● Written task
Write the records out again, precisely as they stand.

● Data shown
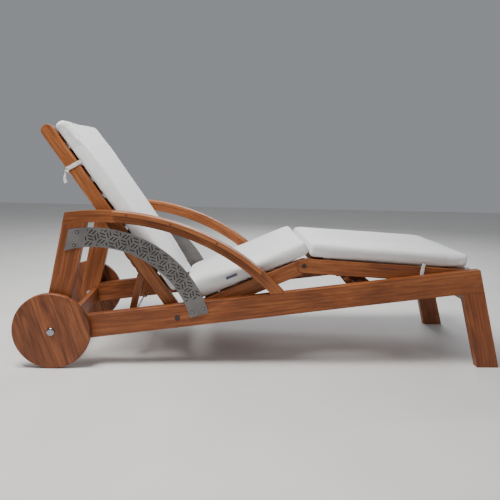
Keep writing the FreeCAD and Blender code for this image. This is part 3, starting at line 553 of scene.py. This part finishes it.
def inflate(item, shape):
    """Swells a closed block as stuffed cloth held at its seams, then limits each move.
    """
    remesh = item.modifiers.new("Remesh", "REMESH")
    remesh.mode = "VOXEL"
    remesh.voxel_size = VOXEL
    apply_modifiers(item)
    shape.crown(item)
    before = points_of(item)
    seams = item.vertex_groups.new(name="seams")
    on_seam = shape.seam_distance(before) < VOXEL * 0.75
    seams.add([int(index) for index in np.nonzero(on_seam)[0]], 1.0, "REPLACE")
    cloth = item.modifiers.new("Cloth", "CLOTH")
    settings = cloth.settings
    settings.vertex_group_mass = seams.name
    settings.use_pressure = True
    settings.uniform_pressure_force = PRESSURE
    settings.effector_weights.gravity = 0
    settings.tension_stiffness = 15
    settings.compression_stiffness = 10
    settings.bending_stiffness = 0.8
    settings.quality = 4
    cloth.collision_settings.use_self_collision = False
    scene = bpy.context.scene
    scene.frame_start = 1
    scene.frame_end = CLOTH_FRAMES
    for step in range(1, CLOTH_FRAMES + 1):
        scene.frame_set(step)
    apply_modifiers(item)
    scene.frame_set(1)
    move = points_of(item) - before
    length = np.linalg.norm(move, axis=1, keepdims=True)
    share = SWELL_LIMIT * np.tanh(length / SWELL_LIMIT) / np.maximum(length, 1e-9)
    set_points(item, before + move * share)
    relax = item.modifiers.new("Relax", "SMOOTH")
    relax.factor = 0.5
    relax.iterations = RELAX_ROUNDS
    apply_modifiers(item)


def read_vertices(item, value):
    """One vector of every vertex, such as its place (co) or its normal."""
    flat = np.zeros(len(item.data.vertices) * 3)
    item.data.vertices.foreach_get(value, flat)
    return flat.reshape(-1, 3)


def points_of(item):
    return read_vertices(item, "co")


def set_points(item, points):
    item.data.vertices.foreach_set("co", points.ravel())
    item.data.update()


def smooth_step(value, low, high):
    t = np.clip((value - low) / (high - low), 0, 1)
    return t * t * (3 - 2 * t)


class BoxShape:
    """Sizes of one boxed cushion about its own middle, in metres."""

    def __init__(self, size, crown_top, crown_base, seed):
        self.full = [value / 2 for value in size]
        self.seed = seed
        self.crown_top = crown_top
        self.crown_base = crown_base
        low = -self.full[2] + crown_base
        high = self.full[2] - crown_top
        self.middle = (low + high) / 2
        self.rise = (high - low) / 2
        self.half = (self.full[0] - END_TRIM, self.full[1] - SIDE_TRIM, self.rise)

    def edge_distance(self, points):
        """Distance of each point from the outline of the cushion, seen from above."""
        return np.minimum(self.half[0] - np.abs(points[:, 0]),
                          self.half[1] - np.abs(points[:, 1]))

    def seam_distance(self, points):
        """Distance from the seams that join the boxing band to the top and base panels."""
        level = np.abs(np.abs(points[:, 2] - self.middle) - self.rise)
        return np.hypot(level, np.maximum(np.abs(self.edge_distance(points)) - VOXEL, 0))

    def crown(self, item):
        """Domes the top and base panels and draws the long sides in between the corners."""
        points = points_of(item)
        inside = np.maximum(self.edge_distance(points), 0)
        full = 1 - np.exp(-inside / CROWN_REACH)
        height = points[:, 2] - self.middle
        above = smooth_step(height, self.rise - PANEL_EDGE, self.rise)
        below = smooth_step(-height, self.rise - PANEL_EDGE, self.rise)
        points[:, 2] += above * full * self.crown_top - below * full * self.crown_base
        for axis, other in ((0, 1), (1, 0)):
            along = points[:, other] / self.half[other]
            reach = np.abs(points[:, axis]) / self.half[axis]
            points[:, axis] -= np.sign(points[:, axis]) * PULL_IN * reach ** 6 * (1 - along ** 2)
        set_points(item, points)


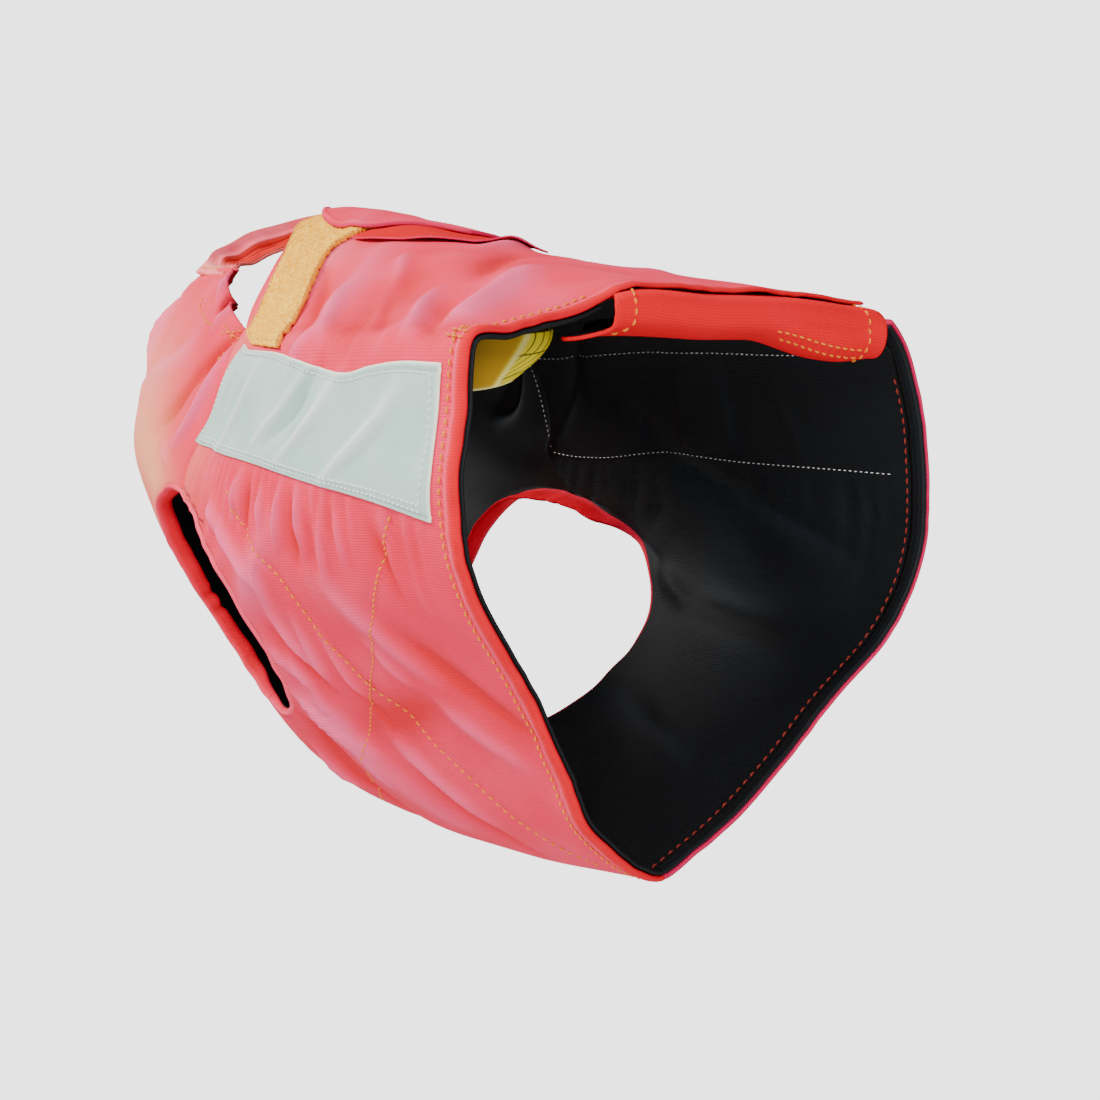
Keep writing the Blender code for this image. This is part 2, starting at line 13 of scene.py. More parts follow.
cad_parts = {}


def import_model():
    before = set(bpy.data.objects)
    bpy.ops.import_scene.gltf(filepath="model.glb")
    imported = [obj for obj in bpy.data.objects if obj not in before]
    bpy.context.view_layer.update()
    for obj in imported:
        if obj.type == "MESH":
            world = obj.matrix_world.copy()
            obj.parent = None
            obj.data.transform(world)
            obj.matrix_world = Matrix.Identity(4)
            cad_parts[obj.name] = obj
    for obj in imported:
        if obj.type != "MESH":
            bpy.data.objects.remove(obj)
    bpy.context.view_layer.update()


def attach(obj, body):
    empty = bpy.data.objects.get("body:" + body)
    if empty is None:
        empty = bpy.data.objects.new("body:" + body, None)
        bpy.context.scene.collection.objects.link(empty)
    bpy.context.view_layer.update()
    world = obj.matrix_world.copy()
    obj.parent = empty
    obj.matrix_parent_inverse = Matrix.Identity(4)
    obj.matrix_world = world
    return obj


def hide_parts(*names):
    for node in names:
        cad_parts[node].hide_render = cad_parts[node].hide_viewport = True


MM = 0.001
AROUND, ALONG = 0.36, 0.42  # metres of cloth for one unit of u and of v

# ---------------------------------------------------------------- the tube, as built
# v, top_y, top_z, low_y, low_z, left, right, dip_y, dip_z, peak, keel, throat
STATIONS = np.array([
    (0.00, 0.164, -0.020, 0.148, -0.264, 0.115, 0.143, 0.006, 0.000, 0.00, 0.00, 0.00),
    (0.16, 0.098, -0.011, 0.070, -0.278, 0.119, 0.140, 0.002, 0.000, 0.14, 0.12, 0.00),
    (0.33, 0.035, -0.002, -0.020, -0.288, 0.119, 0.134, 0.000, 0.000, 0.30, 0.32, 0.00),
    (0.50, -0.020, 0.007, -0.106, -0.283, 0.116, 0.126, 0.004, -0.006, 0.50, 0.52, 0.00),
    (0.66, -0.065, 0.015, -0.185, -0.230, 0.110, 0.115, 0.020, -0.014, 0.70, 0.72, 0.00),
    (0.82, -0.102, 0.020, -0.255, -0.138, 0.101, 0.102, 0.036, -0.016, 0.86, 0.88, 0.04),
    (0.91, -0.119, 0.021, -0.268, -0.068, 0.093, 0.093, 0.040, -0.012, 0.93, 0.94, 0.20),
    (1.00, -0.135, 0.0215, -0.245, 0.000, 0.080, 0.080, 0.040, -0.006, 1.00, 1.00, 0.42),
])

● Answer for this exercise
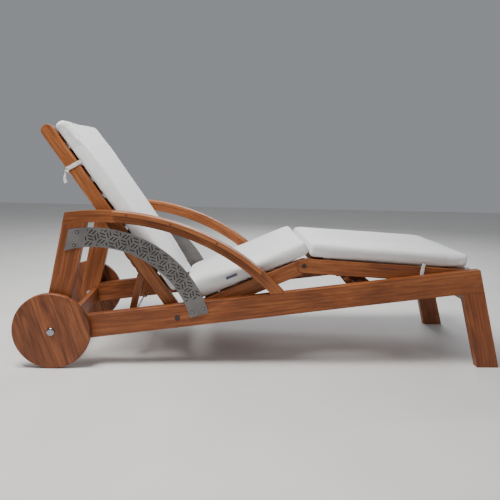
Keep writing the FreeCAD and Blender code for this image. This is part 3, starting at line 553 of scene.py. This part finishes it.
def inflate(item, shape):
    """Swells a closed block as stuffed cloth held at its seams, then limits each move.
    """
    remesh = item.modifiers.new("Remesh", "REMESH")
    remesh.mode = "VOXEL"
    remesh.voxel_size = VOXEL
    apply_modifiers(item)
    shape.crown(item)
    before = points_of(item)
    seams = item.vertex_groups.new(name="seams")
    on_seam = shape.seam_distance(before) < VOXEL * 0.75
    seams.add([int(index) for index in np.nonzero(on_seam)[0]], 1.0, "REPLACE")
    cloth = item.modifiers.new("Cloth", "CLOTH")
    settings = cloth.settings
    settings.vertex_group_mass = seams.name
    settings.use_pressure = True
    settings.uniform_pressure_force = PRESSURE
    settings.effector_weights.gravity = 0
    settings.tension_stiffness = 15
    settings.compression_stiffness = 10
    settings.bending_stiffness = 0.8
    settings.quality = 4
    cloth.collision_settings.use_self_collision = False
    scene = bpy.context.scene
    scene.frame_start = 1
    scene.frame_end = CLOTH_FRAMES
    for step in range(1, CLOTH_FRAMES + 1):
        scene.frame_set(step)
    apply_modifiers(item)
    scene.frame_set(1)
    move = points_of(item) - before
    length = np.linalg.norm(move, axis=1, keepdims=True)
    share = SWELL_LIMIT * np.tanh(length / SWELL_LIMIT) / np.maximum(length, 1e-9)
    set_points(item, before + move * share)
    relax = item.modifiers.new("Relax", "SMOOTH")
    relax.factor = 0.5
    relax.iterations = RELAX_ROUNDS
    apply_modifiers(item)


def read_vertices(item, value):
    """One vector of every vertex, such as its place (co) or its normal."""
    flat = np.zeros(len(item.data.vertices) * 3)
    item.data.vertices.foreach_get(value, flat)
    return flat.reshape(-1, 3)


def points_of(item):
    return read_vertices(item, "co")


def set_points(item, points):
    item.data.vertices.foreach_set("co", points.ravel())
    item.data.update()


def smooth_step(value, low, high):
    t = np.clip((value - low) / (high - low), 0, 1)
    return t * t * (3 - 2 * t)


class BoxShape:
    """Sizes of one boxed cushion about its own middle, in metres."""

    def __init__(self, size, crown_top, crown_base, seed):
        self.full = [value / 2 for value in size]
        self.seed = seed
        self.crown_top = crown_top
        self.crown_base = crown_base
        low = -self.full[2] + crown_base
        high = self.full[2] - crown_top
        self.middle = (low + high) / 2
        self.rise = (high - low) / 2
        self.half = (self.full[0] - END_TRIM, self.full[1] - SIDE_TRIM, self.rise)

    def edge_distance(self, points):
        """Distance of each point from the outline of the cushion, seen from above."""
        return np.minimum(self.half[0] - np.abs(points[:, 0]),
                          self.half[1] - np.abs(points[:, 1]))

    def seam_distance(self, points):
        """Distance from the seams that join the boxing band to the top and base panels."""
        level = np.abs(np.abs(points[:, 2] - self.middle) - self.rise)
        return np.hypot(level, np.maximum(np.abs(self.edge_distance(points)) - VOXEL, 0))

    def crown(self, item):
        """Domes the top and base panels and draws the long sides in between the corners."""
        points = points_of(item)
        inside = np.maximum(self.edge_distance(points), 0)
        full = 1 - np.exp(-inside / CROWN_REACH)
        height = points[:, 2] - self.middle
        above = smooth_step(height, self.rise - PANEL_EDGE, self.rise)
        below = smooth_step(-height, self.rise - PANEL_EDGE, self.rise)
        points[:, 2] += above * full * self.crown_top - below * full * self.crown_base
        for axis, other in ((0, 1), (1, 0)):
            along = points[:, other] / self.half[other]
            reach = np.abs(points[:, axis]) / self.half[axis]
            points[:, axis] -= np.sign(points[:, axis]) * PULL_IN * reach ** 6 * (1 - along ** 2)
        set_points(item, points)


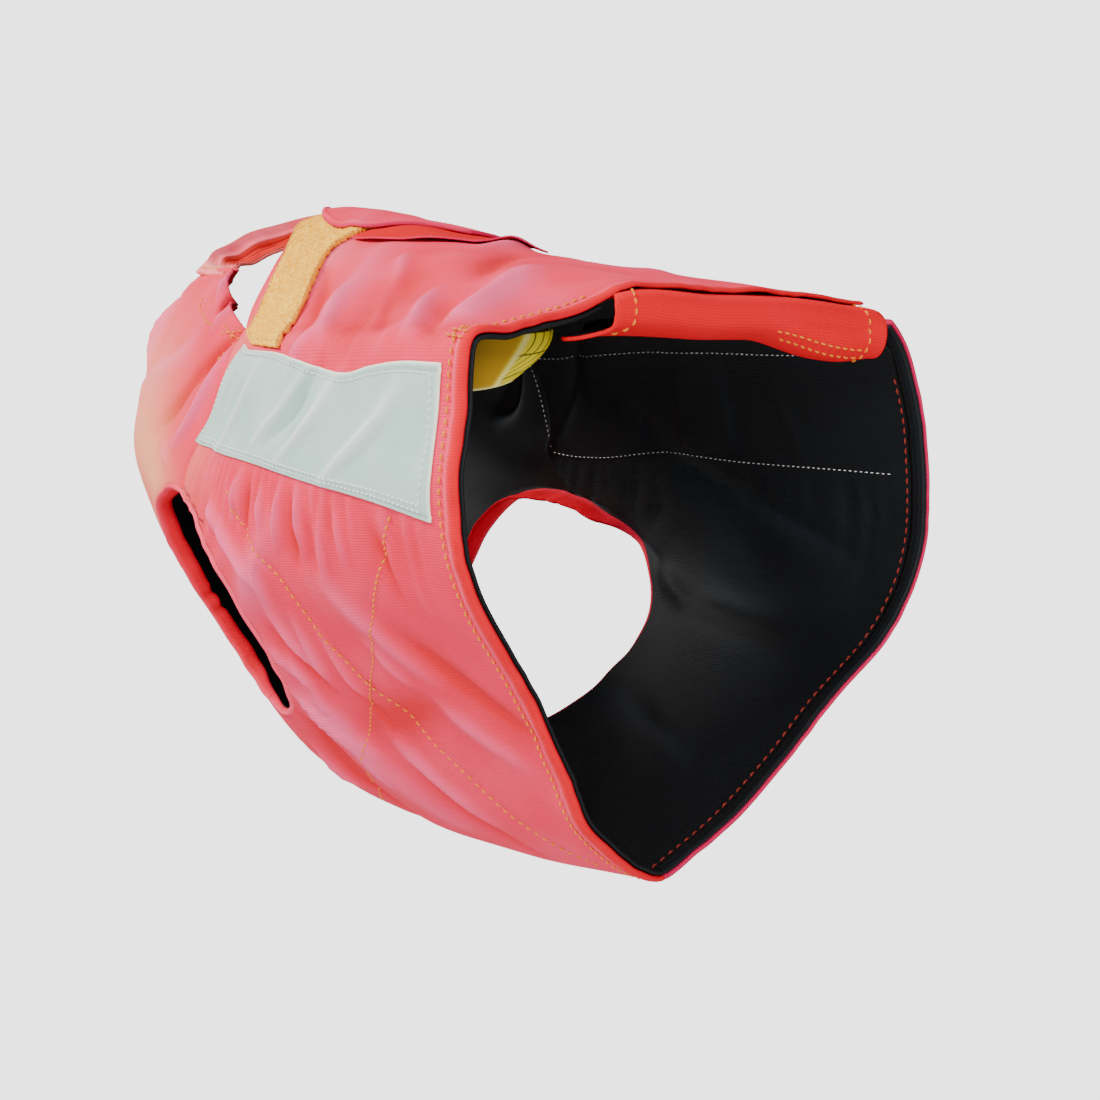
Keep writing the Blender code for this image. This is part 2, starting at line 13 of scene.py. More parts follow.
cad_parts = {}


def import_model():
    before = set(bpy.data.objects)
    bpy.ops.import_scene.gltf(filepath="model.glb")
    imported = [obj for obj in bpy.data.objects if obj not in before]
    bpy.context.view_layer.update()
    for obj in imported:
        if obj.type == "MESH":
            world = obj.matrix_world.copy()
            obj.parent = None
            obj.data.transform(world)
            obj.matrix_world = Matrix.Identity(4)
            cad_parts[obj.name] = obj
    for obj in imported:
        if obj.type != "MESH":
            bpy.data.objects.remove(obj)
    bpy.context.view_layer.update()


def attach(obj, body):
    empty = bpy.data.objects.get("body:" + body)
    if empty is None:
        empty = bpy.data.objects.new("body:" + body, None)
        bpy.context.scene.collection.objects.link(empty)
    bpy.context.view_layer.update()
    world = obj.matrix_world.copy()
    obj.parent = empty
    obj.matrix_parent_inverse = Matrix.Identity(4)
    obj.matrix_world = world
    return obj


def hide_parts(*names):
    for node in names:
        cad_parts[node].hide_render = cad_parts[node].hide_viewport = True


MM = 0.001
AROUND, ALONG = 0.36, 0.42  # metres of cloth for one unit of u and of v

# ---------------------------------------------------------------- the tube, as built
# v, top_y, top_z, low_y, low_z, left, right, dip_y, dip_z, peak, keel, throat
STATIONS = np.array([
    (0.00, 0.164, -0.020, 0.148, -0.264, 0.115, 0.143, 0.006, 0.000, 0.00, 0.00, 0.00),
    (0.16, 0.098, -0.011, 0.070, -0.278, 0.119, 0.140, 0.002, 0.000, 0.14, 0.12, 0.00),
    (0.33, 0.035, -0.002, -0.020, -0.288, 0.119, 0.134, 0.000, 0.000, 0.30, 0.32, 0.00),
    (0.50, -0.020, 0.007, -0.106, -0.283, 0.116, 0.126, 0.004, -0.006, 0.50, 0.52, 0.00),
    (0.66, -0.065, 0.015, -0.185, -0.230, 0.110, 0.115, 0.020, -0.014, 0.70, 0.72, 0.00),
    (0.82, -0.102, 0.020, -0.255, -0.138, 0.101, 0.102, 0.036, -0.016, 0.86, 0.88, 0.04),
    (0.91, -0.119, 0.021, -0.268, -0.068, 0.093, 0.093, 0.040, -0.012, 0.93, 0.94, 0.20),
    (1.00, -0.135, 0.0215, -0.245, 0.000, 0.080, 0.080, 0.040, -0.006, 1.00, 1.00, 0.42),
])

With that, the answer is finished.